Anton Wuts calls himself the musical “transcriber”, taking Adrian’s concepts down into musical form. Others call him genius. He’s the ‘yes’ guy who’ll run with the ideas, shape-shifting them into a musical possibility. His musical universe is massive, and he has incredible ear to pull anything out and play it, and he’s “really fucking clever”, everyone agrees.
Winnie DuPont (“please don’t use my real name”), one of the founding members of the band and an excellent, imaginative “non-guitarist guitarist”, has been through all 15 Rev Arts projects, and provides a NZ First-like counter as the sceptic of the band – they’re all unrealistic in their ideas (85% of them don’t happen) but he’s cynically so.
Willie Devine prefers to be in the background but he’s “the backbone” of the ensemble, the others insist, the one who holds everything together – from sound-work and set-up to pack-down, and everything in between – he’s often on the keys. A “technical genius by necessity”, he’s done everything from sawmilling and nursing, to graphic and web design, from music and art (note: his artwork for Troy Kingi’s show) to accounting and teaching, and brings it all to the ensemble.
Joe Dobson, the engineering component of the band, “awesome organiser and chief note-maker” who “makes shit happen”, is one of Hawke’s Bay’s most sought-after percussionists. And though Max Parkes may be “a basic garage band drummer”, he’s a “wilful collaborator” with great hair and a great collection of gear.
Greg Sims (who was once bitten by a shark in Haumoana and tourniquet his own leg) joined the band this year to “play the visuals” (a super important component of the show); while the multi-talented Will Derbyshire plays trumpet and vocals.
The revolution will not be televised
Tonight, in an unmentionable part of town where the shop rents have doubled in the last year, we’re eating spaghetti bolognaise with DIY grated parmesan and giant marinade olives, local craft beer poured from the chilled keg in the corner. Adrian is late – he locked himself inside his own bookshop and calls Joe to be rescued – and his first contribution to our dinner chat ‘interview’ is to rail against PR, the kind of thing that ruined Andrew Little: “They cleaned up Angry Andy, who we all loved – took off his glasses, shaved him and stuck him on the cover of Women’s Weekly!”
The Revolutionary Arts Ensemble don’t want cute definitions, he insists. We’re not willing to reveal the concept of our show, or what we’re about: “As soon as you try and pin it down, it’s like sticking a pin in a balloon; you pop the magic.”
Greg quietly muses: “Sometimes it’s better to look at things outside the corner of your eye.”

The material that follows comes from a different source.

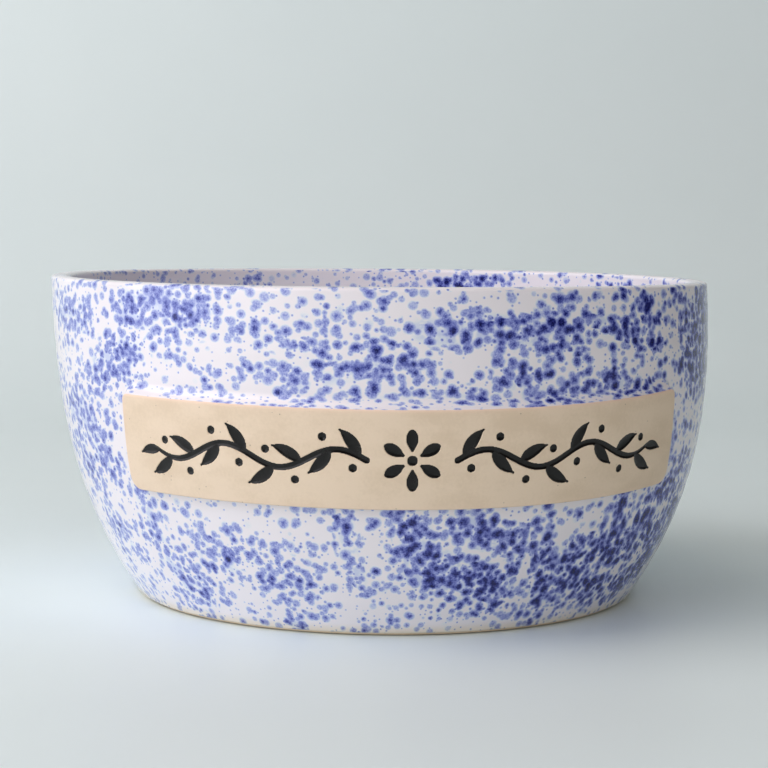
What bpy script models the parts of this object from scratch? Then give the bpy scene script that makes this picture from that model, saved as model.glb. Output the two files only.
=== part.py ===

“All you need to know,” says Adrian, “is that he dies in the end.”
“And that’s not necessarily a sad thing,” Anton reassures me.
So, what can audiences expect from Music Box?
“We always want our shows to be really immersive for the audience, to be surprising, with lots of elements – for it to be a unique experience, where you have to have been there,” says Joe. Musically, it’s quite complicated, and despite being crafted, there’s always an element of improvisation. It’s resourceful, playful, epic.
This show is way more ambitious production than anything they’ve ever done. “It’s more articulate, with more moments that have been really thought out,” explains Joe, “with more tech available to us, more people involved… it’s twice the price but we’ve put in twice the work.”
“Everyone should come and be transformed by the experience,” says Adrian, before making a direct appeal: “This isn’t the curtain-call for your life, right, so come and try something new out. The best parties are the spontaneous ones, not the planned, and this will be a bit like one of those.”